6)  Be self-critical, and open to change

One of the biggest faults in all FPL managers (because it's a universal and deep-seated human fault) is a need to believe that we are right, and a consequent reluctance to acknowledge when we might have been wrong.

Even before you make a pick, you should take a break - for an hour, or a day - to pause and reflect on it; to try to think of other possible perspectives on the decision, to explore reasons why you might be wrong to want this player.

And every week, you should be asking yourself very carefully what isn't working out in your squad, and why

There are some players you get very fond of; some players that you are absolutely convinced are going to turn their form around at any moment and start producing big points in the next game. Those players you feel most confident in.... are probably the ones you need to think hardest about letting go.

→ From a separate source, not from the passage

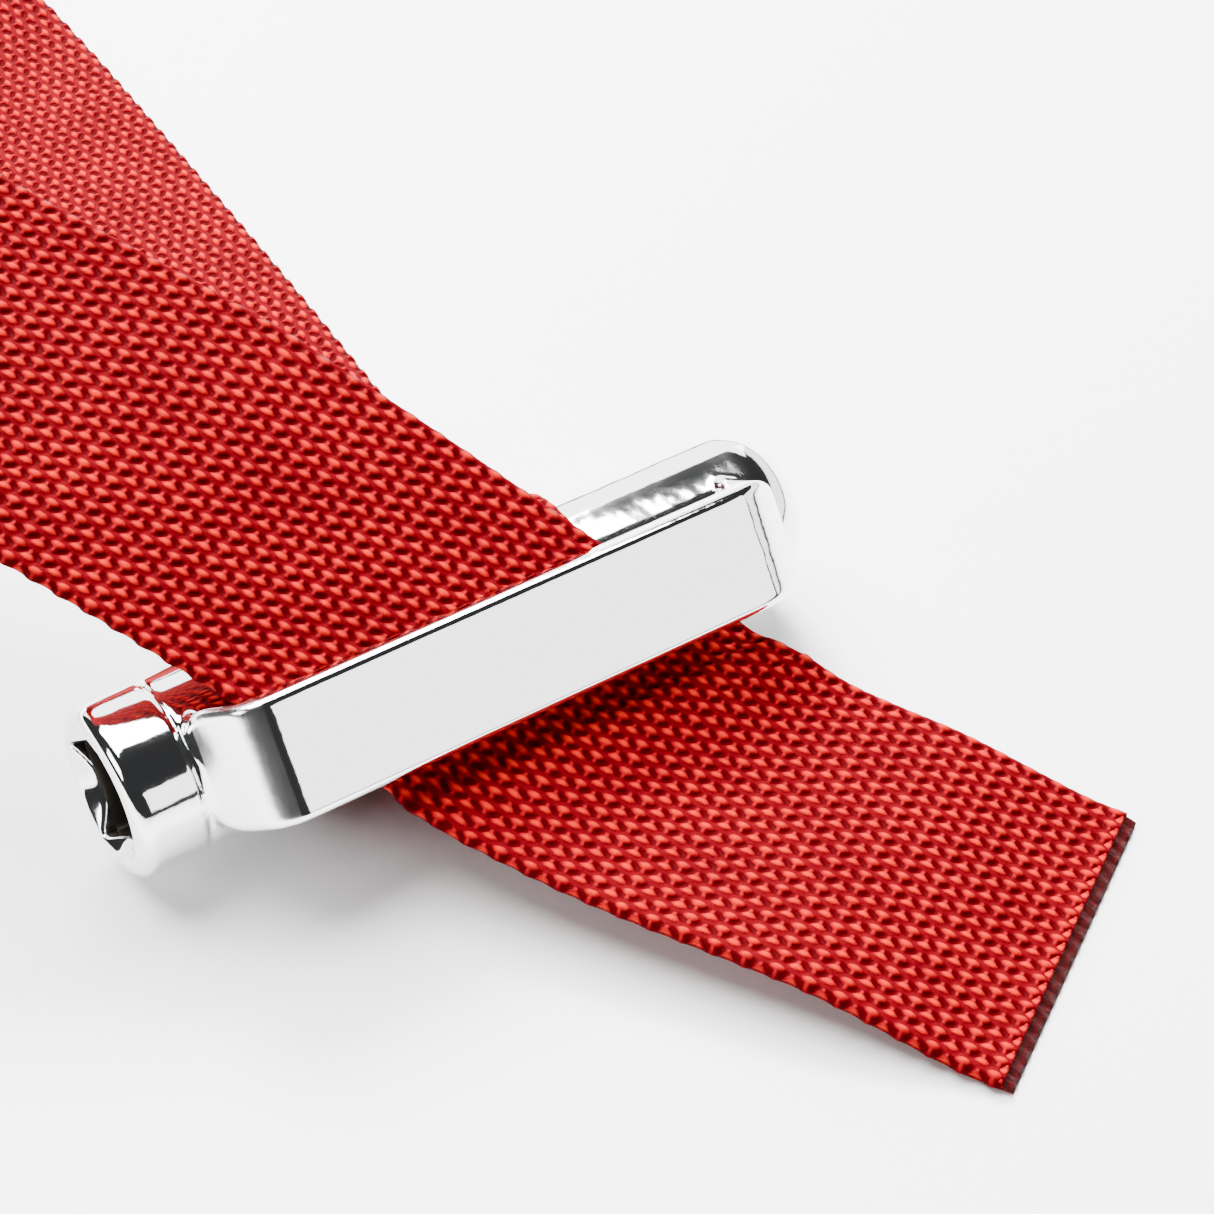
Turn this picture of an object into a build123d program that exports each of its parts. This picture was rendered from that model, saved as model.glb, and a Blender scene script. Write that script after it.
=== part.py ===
from build123d import *
from math import cos, radians, sin, sqrt
import os

# Strap wrench, in millimetres.
# Origin: centre of the square drive mouth, on the drive face.
# +X runs along the barrel to its closed end, +Z is up, the table is at z = -13.6.

# Steel forging
barrel_r = 11.1
barrel_len = 98.2
face_round = 2.2         # rim of the drive face
dome_r = 7.6             # rim of the closed end
groove_x = 8.7           # turned groove behind the drive head
groove_w = 0.8
groove_d = 0.5
drive_sq = 12.7          # half-inch square drive
drive_depth = 16.0
drive_corner = 0.8
lead_in_r = 8.6
lead_in_depth = 2.3
bar_tilt = 34.3          # bar's outward normal, in degrees above -Y
bar_w = 15.7
bar_in = 16.5            # inner face of the bar, from the barrel axis
bar_out = 20.4           # outer face of the bar, from the barrel axis
ramp_foot_x = 9.5
ramp_top_x = 14.6
bend_r = 5.6             # ramp to bar
tail_round = 10.0        # bar to closed end
bar_end_x = 91.6
slot_left_foot = 12.1
slot_left_top = 14.9
slot_right_top = 84.0
slot_right_foot = 86.0
slot_floor = 5.0         # inside the barrel
outer_edge_r = 1.0       # outer rim of the bail
inner_edge_r = 0.9       # rim of the slot
plan_round_left = 3.0    # corners of the bar seen square to its face
plan_round_right = 6.6

# Webbing strap
web_w = 47.5
web_t = 2.2
gap = 0.3                # webbing to steel, and between webbing pieces that move
eye_x = 45.5             # middle of the eye along the barrel
eye_w = 43.5             # the webbing is drawn in where it turns round the barrel
eye_leave = 25.0         # angle above +Y where the eye leaves the barrel
eye_drop = 13.35
foot_r = 6.0
lap_end = 50.0
lower_len = 150.0
stitch_l = 24.0
stitch_w = 39.0
stitch_t = 0.5
thread_w = 1.2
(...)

That's more than enough for one post.  I daresay some other 'tips' may occur to me in the future; but I think this is a pretty solid starting point.


GOOD LUCK FOR THE NEW SEASON, EVERYONE!!!



[And by the way... I've said this already on the blog, and no doubt I'll say it again - often - but I do not claim to be any sort of FPL 'expert' myself. I am a smart guy with a lot of football knowledge and a lot of experience of FPL; so, I think my observations and insights are probably worth something. But I do not pretend that they are at all 'authoritative' - or necessarily and invariably 'correct'. They are just ideas that I hope people may find it interesting to ponder... even if they then decide that they don't agree with them.

And, while I might sometimes give examples of players I think are worth considering - or avoiding - I won't ever share my whole team, and I'll generally avoid making any specific player recommendations.

My aim with all my commentary on Fantasy Premier League - whether here on the blog, or on various forums where I sometimes contribute - is to try to show people not who to pick, but how to make picks.]